THE INPUT:
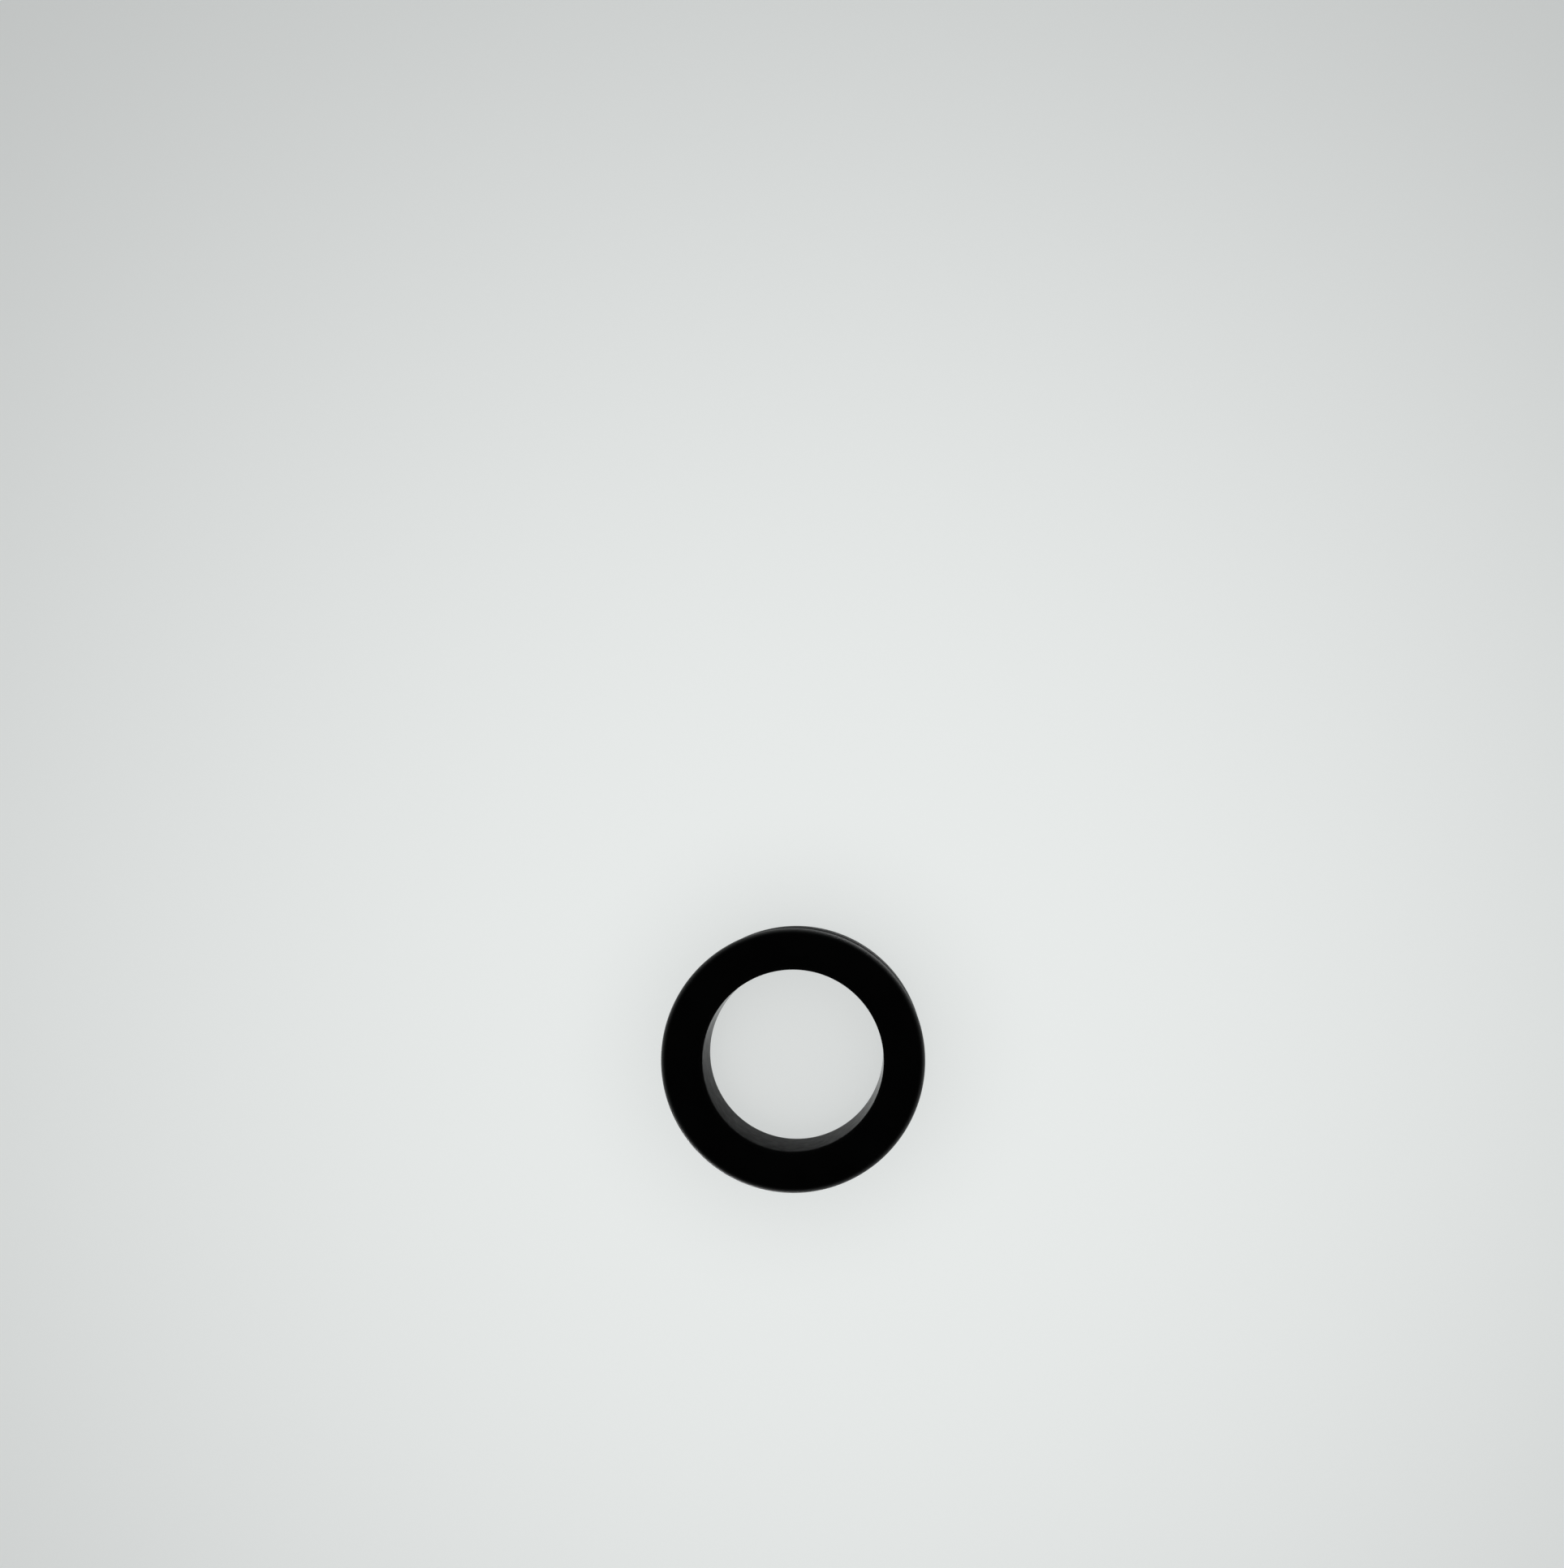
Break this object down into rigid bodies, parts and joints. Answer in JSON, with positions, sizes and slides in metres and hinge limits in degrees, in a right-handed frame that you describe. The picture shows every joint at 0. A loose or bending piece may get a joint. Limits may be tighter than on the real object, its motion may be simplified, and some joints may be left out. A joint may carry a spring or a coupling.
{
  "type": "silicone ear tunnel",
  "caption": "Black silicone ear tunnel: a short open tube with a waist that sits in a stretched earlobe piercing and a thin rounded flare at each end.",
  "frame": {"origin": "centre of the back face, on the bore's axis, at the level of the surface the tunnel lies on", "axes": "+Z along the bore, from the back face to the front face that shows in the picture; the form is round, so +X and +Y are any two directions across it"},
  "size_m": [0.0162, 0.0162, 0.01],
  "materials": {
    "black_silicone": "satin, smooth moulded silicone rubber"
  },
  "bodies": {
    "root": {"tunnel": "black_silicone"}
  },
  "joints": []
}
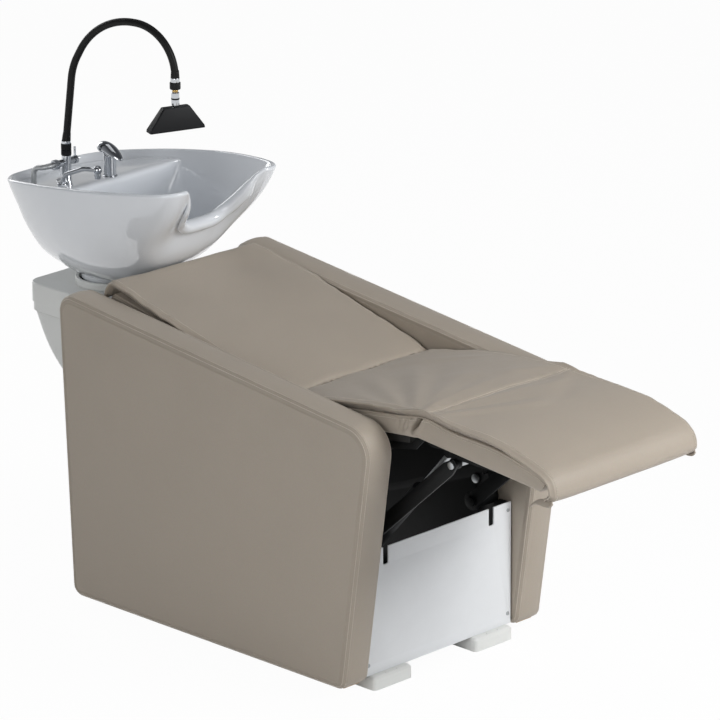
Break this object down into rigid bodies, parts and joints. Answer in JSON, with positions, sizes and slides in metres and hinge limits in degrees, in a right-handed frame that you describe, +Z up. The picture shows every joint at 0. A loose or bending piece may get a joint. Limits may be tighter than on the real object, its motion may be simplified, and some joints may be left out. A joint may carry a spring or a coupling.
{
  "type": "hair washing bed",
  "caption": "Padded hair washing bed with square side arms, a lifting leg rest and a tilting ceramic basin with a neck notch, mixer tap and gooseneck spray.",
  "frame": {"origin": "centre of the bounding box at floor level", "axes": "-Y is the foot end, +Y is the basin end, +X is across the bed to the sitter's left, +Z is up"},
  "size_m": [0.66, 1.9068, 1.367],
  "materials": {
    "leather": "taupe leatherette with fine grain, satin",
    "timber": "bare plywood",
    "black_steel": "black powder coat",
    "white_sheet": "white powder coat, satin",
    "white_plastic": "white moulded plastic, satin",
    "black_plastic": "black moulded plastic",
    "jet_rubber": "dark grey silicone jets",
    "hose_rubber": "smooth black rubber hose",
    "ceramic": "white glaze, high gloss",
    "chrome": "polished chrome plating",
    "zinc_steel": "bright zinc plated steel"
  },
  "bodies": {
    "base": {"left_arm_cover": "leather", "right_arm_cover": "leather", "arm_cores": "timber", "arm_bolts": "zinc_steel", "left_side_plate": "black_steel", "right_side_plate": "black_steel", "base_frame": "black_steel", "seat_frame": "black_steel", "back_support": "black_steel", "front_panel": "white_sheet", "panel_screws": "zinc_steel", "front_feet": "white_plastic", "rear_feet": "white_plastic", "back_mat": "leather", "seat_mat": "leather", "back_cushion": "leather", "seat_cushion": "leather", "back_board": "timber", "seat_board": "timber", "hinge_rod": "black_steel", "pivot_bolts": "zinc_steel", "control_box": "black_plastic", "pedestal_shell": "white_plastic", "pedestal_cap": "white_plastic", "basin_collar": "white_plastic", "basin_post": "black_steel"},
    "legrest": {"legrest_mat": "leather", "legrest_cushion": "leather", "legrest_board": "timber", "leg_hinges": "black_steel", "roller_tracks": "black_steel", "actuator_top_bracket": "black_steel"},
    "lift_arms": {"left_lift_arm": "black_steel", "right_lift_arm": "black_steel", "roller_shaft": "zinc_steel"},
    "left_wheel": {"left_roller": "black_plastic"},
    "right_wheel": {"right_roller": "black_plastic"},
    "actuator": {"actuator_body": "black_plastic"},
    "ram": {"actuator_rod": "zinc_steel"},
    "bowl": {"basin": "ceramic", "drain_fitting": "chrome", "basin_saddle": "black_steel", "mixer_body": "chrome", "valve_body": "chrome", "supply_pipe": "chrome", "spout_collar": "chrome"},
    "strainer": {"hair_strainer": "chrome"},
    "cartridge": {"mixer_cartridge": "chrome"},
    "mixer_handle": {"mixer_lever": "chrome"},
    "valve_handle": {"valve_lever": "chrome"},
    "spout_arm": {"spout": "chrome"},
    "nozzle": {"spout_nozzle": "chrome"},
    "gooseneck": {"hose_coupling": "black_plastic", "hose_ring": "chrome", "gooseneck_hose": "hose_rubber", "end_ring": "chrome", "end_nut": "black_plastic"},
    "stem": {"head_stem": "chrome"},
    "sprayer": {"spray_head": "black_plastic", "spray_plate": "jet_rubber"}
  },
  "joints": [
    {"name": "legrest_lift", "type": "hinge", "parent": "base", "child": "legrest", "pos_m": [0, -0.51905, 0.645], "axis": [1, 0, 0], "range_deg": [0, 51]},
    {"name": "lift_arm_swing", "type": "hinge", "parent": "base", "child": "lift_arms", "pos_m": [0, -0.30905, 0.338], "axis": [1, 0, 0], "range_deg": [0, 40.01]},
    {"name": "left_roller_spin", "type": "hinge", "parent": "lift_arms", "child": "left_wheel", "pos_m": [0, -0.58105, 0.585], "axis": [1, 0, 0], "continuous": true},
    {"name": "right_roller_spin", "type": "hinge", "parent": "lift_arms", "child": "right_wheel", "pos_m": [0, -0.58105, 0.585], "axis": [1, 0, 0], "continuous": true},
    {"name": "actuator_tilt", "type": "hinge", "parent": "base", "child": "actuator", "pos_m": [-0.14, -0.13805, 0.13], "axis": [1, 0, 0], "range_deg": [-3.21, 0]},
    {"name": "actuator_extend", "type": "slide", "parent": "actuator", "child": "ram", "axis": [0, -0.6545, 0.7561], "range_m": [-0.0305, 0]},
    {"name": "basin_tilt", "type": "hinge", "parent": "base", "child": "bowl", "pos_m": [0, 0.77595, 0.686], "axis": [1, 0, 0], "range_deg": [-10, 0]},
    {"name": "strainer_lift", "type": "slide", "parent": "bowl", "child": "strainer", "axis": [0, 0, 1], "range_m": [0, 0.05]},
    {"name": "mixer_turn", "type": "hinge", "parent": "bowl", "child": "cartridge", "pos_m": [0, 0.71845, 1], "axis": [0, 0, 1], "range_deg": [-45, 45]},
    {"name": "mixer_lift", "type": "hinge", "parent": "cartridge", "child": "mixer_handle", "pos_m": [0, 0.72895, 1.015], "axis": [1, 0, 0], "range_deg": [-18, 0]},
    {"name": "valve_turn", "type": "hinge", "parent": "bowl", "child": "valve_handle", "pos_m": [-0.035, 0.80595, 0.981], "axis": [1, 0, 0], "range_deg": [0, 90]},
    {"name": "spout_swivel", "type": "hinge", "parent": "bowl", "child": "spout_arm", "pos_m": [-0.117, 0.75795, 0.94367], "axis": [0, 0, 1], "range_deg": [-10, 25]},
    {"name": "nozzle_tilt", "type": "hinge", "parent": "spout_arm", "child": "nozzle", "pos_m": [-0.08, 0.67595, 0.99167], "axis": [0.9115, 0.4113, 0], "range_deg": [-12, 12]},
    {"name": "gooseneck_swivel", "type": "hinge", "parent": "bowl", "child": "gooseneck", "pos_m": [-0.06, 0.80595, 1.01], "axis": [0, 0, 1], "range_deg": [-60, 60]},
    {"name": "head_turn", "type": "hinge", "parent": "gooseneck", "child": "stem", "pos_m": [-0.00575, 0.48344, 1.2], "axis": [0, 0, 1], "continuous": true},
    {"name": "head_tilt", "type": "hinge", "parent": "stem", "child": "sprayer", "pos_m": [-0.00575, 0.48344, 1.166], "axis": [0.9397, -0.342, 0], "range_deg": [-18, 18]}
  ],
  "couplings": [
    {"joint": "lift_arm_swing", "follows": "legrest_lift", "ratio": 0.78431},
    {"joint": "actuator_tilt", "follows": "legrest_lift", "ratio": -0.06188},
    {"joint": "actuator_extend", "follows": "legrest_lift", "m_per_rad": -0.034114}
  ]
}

WHAT TO PRODUCE: Repeat the records above exactly.

RESULT OF THIS TASK:
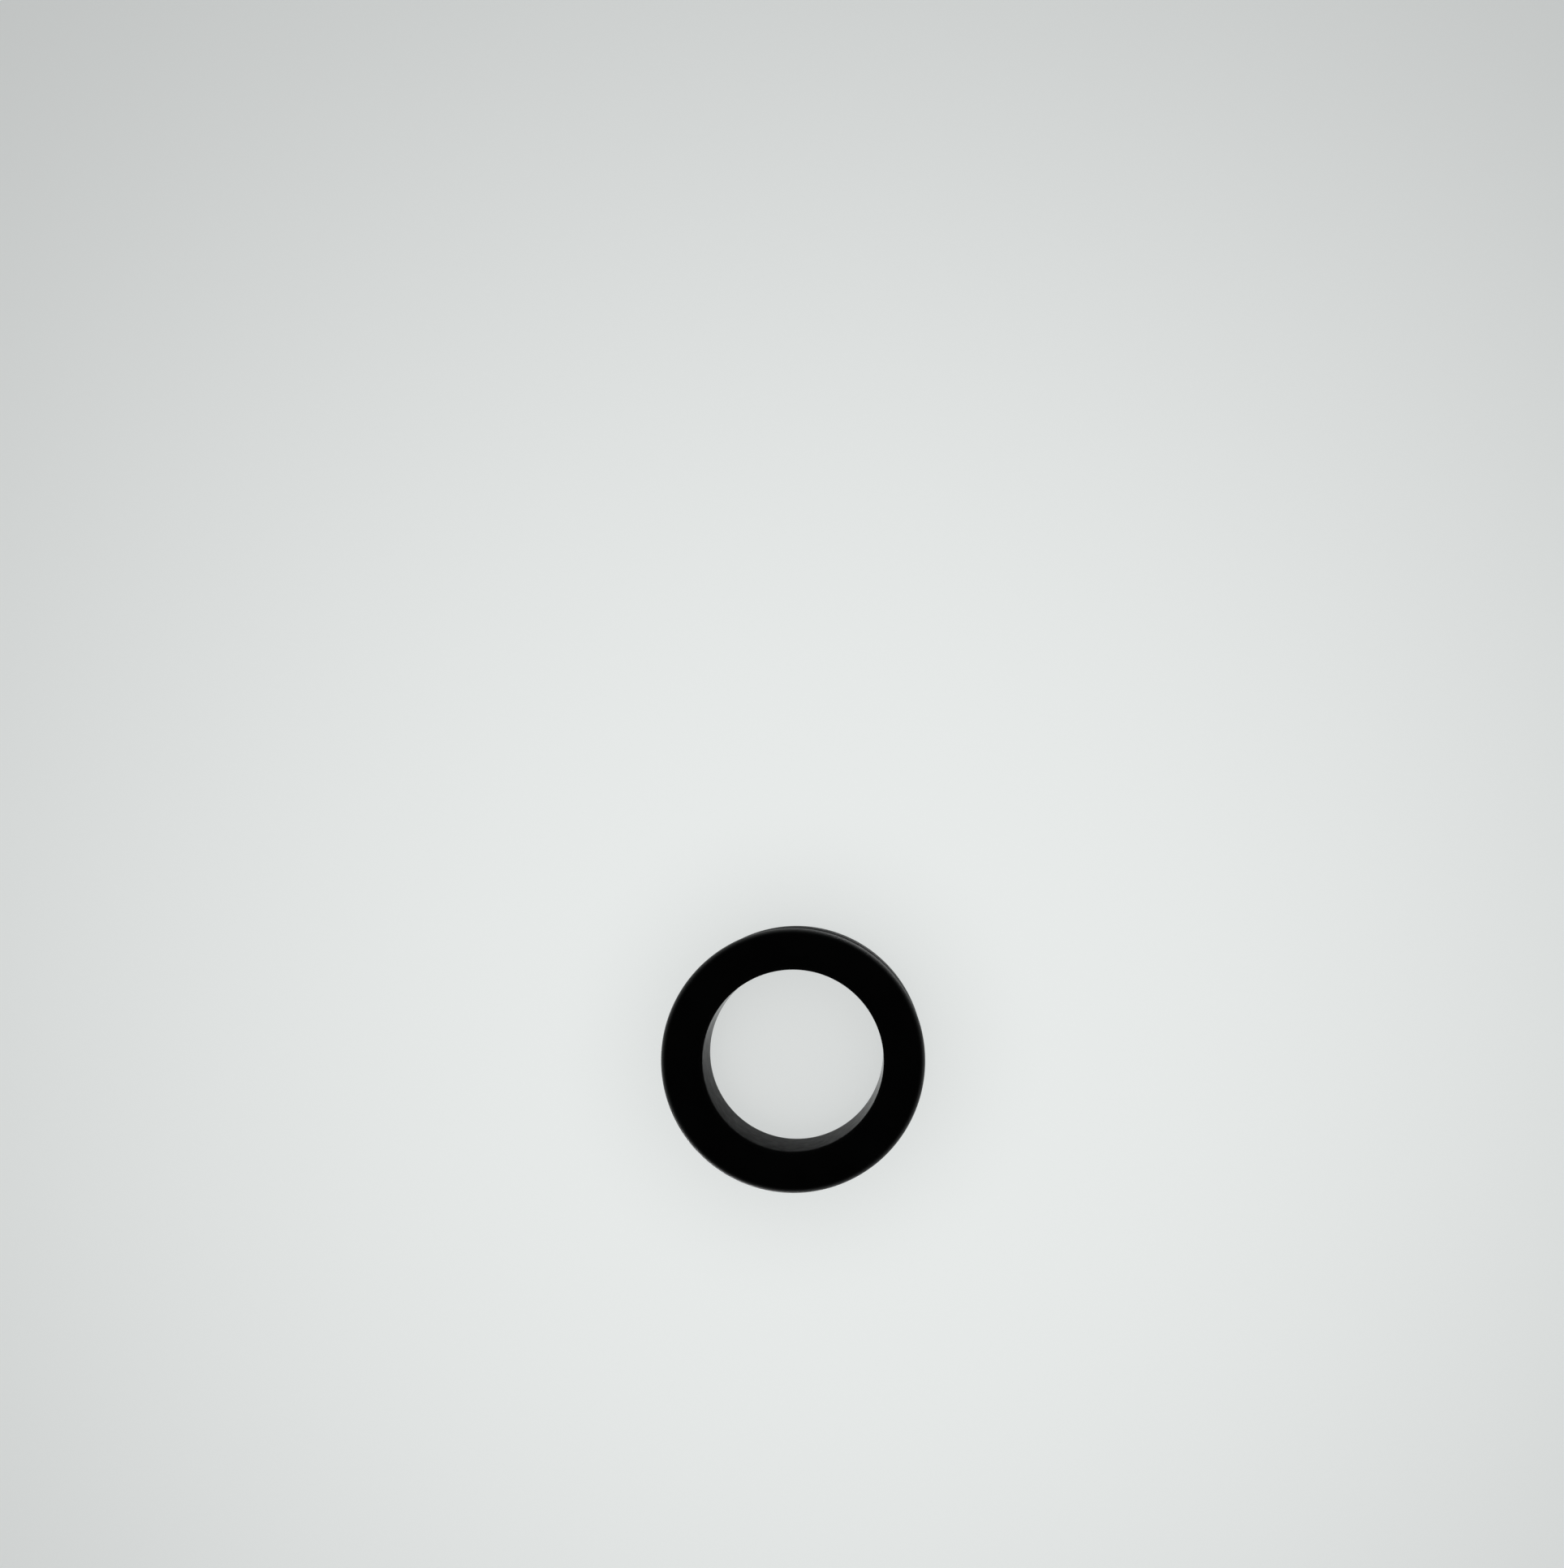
Break this object down into rigid bodies, parts and joints. Answer in JSON, with positions, sizes and slides in metres and hinge limits in degrees, in a right-handed frame that you describe. The picture shows every joint at 0. A loose or bending piece may get a joint. Limits may be tighter than on the real object, its motion may be simplified, and some joints may be left out. A joint may carry a spring or a coupling.
{
  "type": "silicone ear tunnel",
  "caption": "Black silicone ear tunnel: a short open tube with a waist that sits in a stretched earlobe piercing and a thin rounded flare at each end.",
  "frame": {"origin": "centre of the back face, on the bore's axis, at the level of the surface the tunnel lies on", "axes": "+Z along the bore, from the back face to the front face that shows in the picture; the form is round, so +X and +Y are any two directions across it"},
  "size_m": [0.0162, 0.0162, 0.01],
  "materials": {
    "black_silicone": "satin, smooth moulded silicone rubber"
  },
  "bodies": {
    "root": {"tunnel": "black_silicone"}
  },
  "joints": []
}
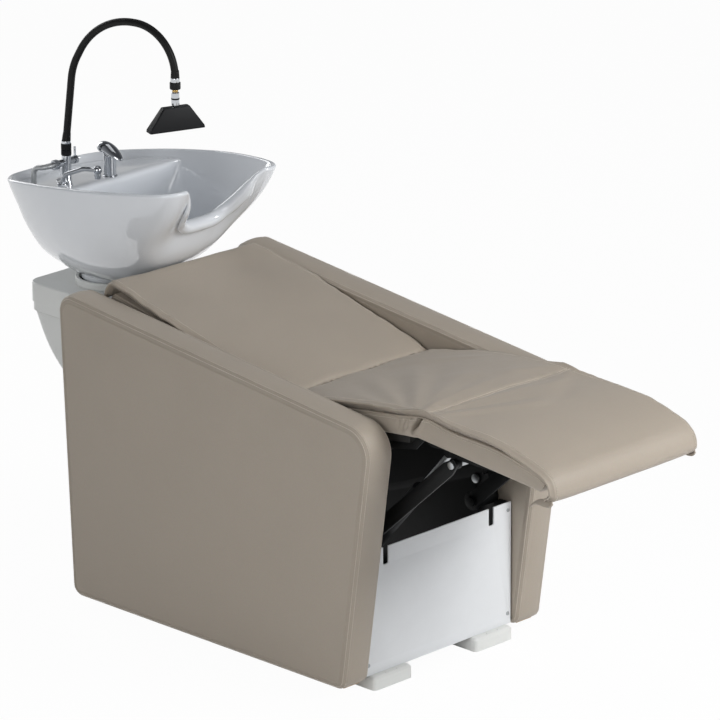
Break this object down into rigid bodies, parts and joints. Answer in JSON, with positions, sizes and slides in metres and hinge limits in degrees, in a right-handed frame that you describe, +Z up. The picture shows every joint at 0. A loose or bending piece may get a joint. Limits may be tighter than on the real object, its motion may be simplified, and some joints may be left out. A joint may carry a spring or a coupling.
{
  "type": "hair washing bed",
  "caption": "Padded hair washing bed with square side arms, a lifting leg rest and a tilting ceramic basin with a neck notch, mixer tap and gooseneck spray.",
  "frame": {"origin": "centre of the bounding box at floor level", "axes": "-Y is the foot end, +Y is the basin end, +X is across the bed to the sitter's left, +Z is up"},
  "size_m": [0.66, 1.9068, 1.367],
  "materials": {
    "leather": "taupe leatherette with fine grain, satin",
    "timber": "bare plywood",
    "black_steel": "black powder coat",
    "white_sheet": "white powder coat, satin",
    "white_plastic": "white moulded plastic, satin",
    "black_plastic": "black moulded plastic",
    "jet_rubber": "dark grey silicone jets",
    "hose_rubber": "smooth black rubber hose",
    "ceramic": "white glaze, high gloss",
    "chrome": "polished chrome plating",
    "zinc_steel": "bright zinc plated steel"
  },
  "bodies": {
    "base": {"left_arm_cover": "leather", "right_arm_cover": "leather", "arm_cores": "timber", "arm_bolts": "zinc_steel", "left_side_plate": "black_steel", "right_side_plate": "black_steel", "base_frame": "black_steel", "seat_frame": "black_steel", "back_support": "black_steel", "front_panel": "white_sheet", "panel_screws": "zinc_steel", "front_feet": "white_plastic", "rear_feet": "white_plastic", "back_mat": "leather", "seat_mat": "leather", "back_cushion": "leather", "seat_cushion": "leather", "back_board": "timber", "seat_board": "timber", "hinge_rod": "black_steel", "pivot_bolts": "zinc_steel", "control_box": "black_plastic", "pedestal_shell": "white_plastic", "pedestal_cap": "white_plastic", "basin_collar": "white_plastic", "basin_post": "black_steel"},
    "legrest": {"legrest_mat": "leather", "legrest_cushion": "leather", "legrest_board": "timber", "leg_hinges": "black_steel", "roller_tracks": "black_steel", "actuator_top_bracket": "black_steel"},
    "lift_arms": {"left_lift_arm": "black_steel", "right_lift_arm": "black_steel", "roller_shaft": "zinc_steel"},
    "left_wheel": {"left_roller": "black_plastic"},
    "right_wheel": {"right_roller": "black_plastic"},
    "actuator": {"actuator_body": "black_plastic"},
    "ram": {"actuator_rod": "zinc_steel"},
    "bowl": {"basin": "ceramic", "drain_fitting": "chrome", "basin_saddle": "black_steel", "mixer_body": "chrome", "valve_body": "chrome", "supply_pipe": "chrome", "spout_collar": "chrome"},
    "strainer": {"hair_strainer": "chrome"},
    "cartridge": {"mixer_cartridge": "chrome"},
    "mixer_handle": {"mixer_lever": "chrome"},
    "valve_handle": {"valve_lever": "chrome"},
    "spout_arm": {"spout": "chrome"},
    "nozzle": {"spout_nozzle": "chrome"},
    "gooseneck": {"hose_coupling": "black_plastic", "hose_ring": "chrome", "gooseneck_hose": "hose_rubber", "end_ring": "chrome", "end_nut": "black_plastic"},
    "stem": {"head_stem": "chrome"},
    "sprayer": {"spray_head": "black_plastic", "spray_plate": "jet_rubber"}
  },
  "joints": [
    {"name": "legrest_lift", "type": "hinge", "parent": "base", "child": "legrest", "pos_m": [0, -0.51905, 0.645], "axis": [1, 0, 0], "range_deg": [0, 51]},
    {"name": "lift_arm_swing", "type": "hinge", "parent": "base", "child": "lift_arms", "pos_m": [0, -0.30905, 0.338], "axis": [1, 0, 0], "range_deg": [0, 40.01]},
    {"name": "left_roller_spin", "type": "hinge", "parent": "lift_arms", "child": "left_wheel", "pos_m": [0, -0.58105, 0.585], "axis": [1, 0, 0], "continuous": true},
    {"name": "right_roller_spin", "type": "hinge", "parent": "lift_arms", "child": "right_wheel", "pos_m": [0, -0.58105, 0.585], "axis": [1, 0, 0], "continuous": true},
    {"name": "actuator_tilt", "type": "hinge", "parent": "base", "child": "actuator", "pos_m": [-0.14, -0.13805, 0.13], "axis": [1, 0, 0], "range_deg": [-3.21, 0]},
    {"name": "actuator_extend", "type": "slide", "parent": "actuator", "child": "ram", "axis": [0, -0.6545, 0.7561], "range_m": [-0.0305, 0]},
    {"name": "basin_tilt", "type": "hinge", "parent": "base", "child": "bowl", "pos_m": [0, 0.77595, 0.686], "axis": [1, 0, 0], "range_deg": [-10, 0]},
    {"name": "strainer_lift", "type": "slide", "parent": "bowl", "child": "strainer", "axis": [0, 0, 1], "range_m": [0, 0.05]},
    {"name": "mixer_turn", "type": "hinge", "parent": "bowl", "child": "cartridge", "pos_m": [0, 0.71845, 1], "axis": [0, 0, 1], "range_deg": [-45, 45]},
    {"name": "mixer_lift", "type": "hinge", "parent": "cartridge", "child": "mixer_handle", "pos_m": [0, 0.72895, 1.015], "axis": [1, 0, 0], "range_deg": [-18, 0]},
    {"name": "valve_turn", "type": "hinge", "parent": "bowl", "child": "valve_handle", "pos_m": [-0.035, 0.80595, 0.981], "axis": [1, 0, 0], "range_deg": [0, 90]},
    {"name": "spout_swivel", "type": "hinge", "parent": "bowl", "child": "spout_arm", "pos_m": [-0.117, 0.75795, 0.94367], "axis": [0, 0, 1], "range_deg": [-10, 25]},
    {"name": "nozzle_tilt", "type": "hinge", "parent": "spout_arm", "child": "nozzle", "pos_m": [-0.08, 0.67595, 0.99167], "axis": [0.9115, 0.4113, 0], "range_deg": [-12, 12]},
    {"name": "gooseneck_swivel", "type": "hinge", "parent": "bowl", "child": "gooseneck", "pos_m": [-0.06, 0.80595, 1.01], "axis": [0, 0, 1], "range_deg": [-60, 60]},
    {"name": "head_turn", "type": "hinge", "parent": "gooseneck", "child": "stem", "pos_m": [-0.00575, 0.48344, 1.2], "axis": [0, 0, 1], "continuous": true},
    {"name": "head_tilt", "type": "hinge", "parent": "stem", "child": "sprayer", "pos_m": [-0.00575, 0.48344, 1.166], "axis": [0.9397, -0.342, 0], "range_deg": [-18, 18]}
  ],
  "couplings": [
    {"joint": "lift_arm_swing", "follows": "legrest_lift", "ratio": 0.78431},
    {"joint": "actuator_tilt", "follows": "legrest_lift", "ratio": -0.06188},
    {"joint": "actuator_extend", "follows": "legrest_lift", "m_per_rad": -0.034114}
  ]
}